The phone rings on the couch. I look, Mad (actually it says, “GP.” I changed her contact because of the giant cat tattoo she just got on her thigh.)

“Hey you,” I say as the line connects.

“Let me tell you what your nephews did today,” she says.

This is a trademark phrase in our family reserved for the dumbass of the day, let me tell you what your mother has done, etc.

I smile, “Tell me.”

“Well, Nono and Car were getting ready to leave with their dad. You know, Nono’s Birthday is Wednesday?” she asks.

“I know,” I answer nodding my head and rolling my eyes. “6 years of angry red,” I laugh.

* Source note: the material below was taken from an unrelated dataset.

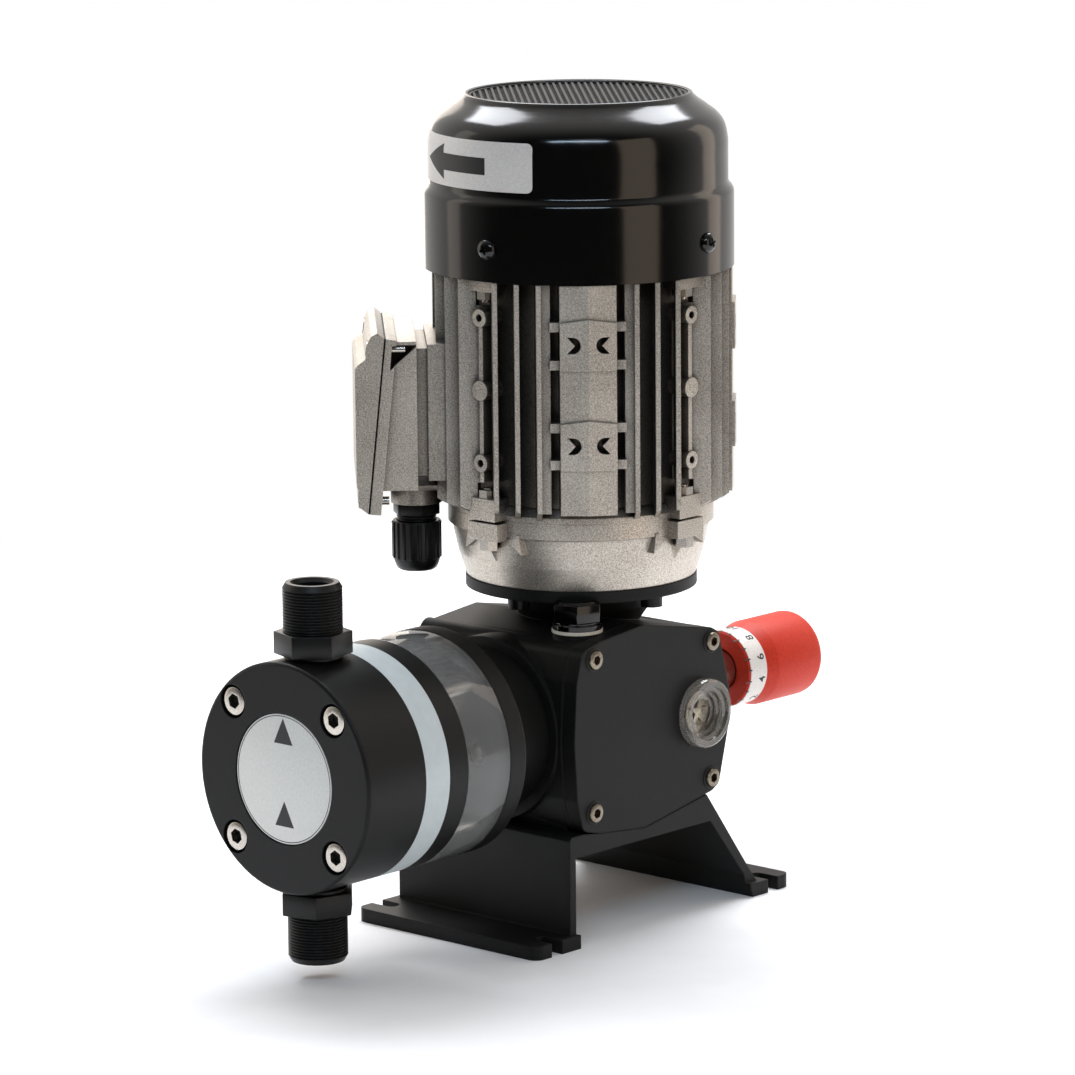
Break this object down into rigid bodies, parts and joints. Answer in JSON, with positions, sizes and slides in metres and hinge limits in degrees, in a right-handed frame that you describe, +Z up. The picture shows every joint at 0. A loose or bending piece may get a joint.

“Anyway,” she continues, “so they’re getting ready to go, and Nono just sits down in the gray chair in the hall. I looked at him and said, ‘Buddy are you all right?’ Then he just threw back his head like Charlie Brown and cried, ‘I miss the boy! And he isn’t coming to my Birthday!’

(My heart sank a little on that one.)

“I mean, Trey, I was taken aback. He doesn’t get emotional like that. And then you know what happened?,” she asks.

“What?”

“Car just looked at him so calmly and said, ‘It’s okay Nono. The boy used to come, but he doesn’t now. All the people who love you will be there.’”

I grin.

“I was so proud of him! My wise almost nine-year-old.”

“He’s so smart,” I say.

In fairness to the boy—the jury’s out on whether that’s deserved, but to quote Momma, “Trey what if we all got what we deserved? (pause) None of us would be doin’ too good”—none of this was about not loving them. I’ll make sure they know that someday.

It’s all so much more than you think when you’re dreaming of your life—

It’s more than just a first date in Piedmont Park, behind the tennis courts, in the bend by the lake, where you pack a picnic, and kiss for the first time—

I guess sometimes, your compass breaks.

Or maybe it’s like those divers that can’t tell which is up and which is down in the cold and deep.

You’re just

lost.

 

But then someday you go for a run through downtown.

And you move the white modern chair that lived in the guest room into the living room.

And you buy Monsteras, and bird’s nest ferns, and a struggling lime maranta to fill the voids where the other plants lived—

Because as it turns out, you do love plants.

(Especially the pencil cactus you cleverly named, 2. The one your friend Red gave you.)

And you cook for friends, and you drink champagne, and you kiss new boys, and you play slow country music that you dance alone to in the kitchen, and you write, and you fill the house with laughter again.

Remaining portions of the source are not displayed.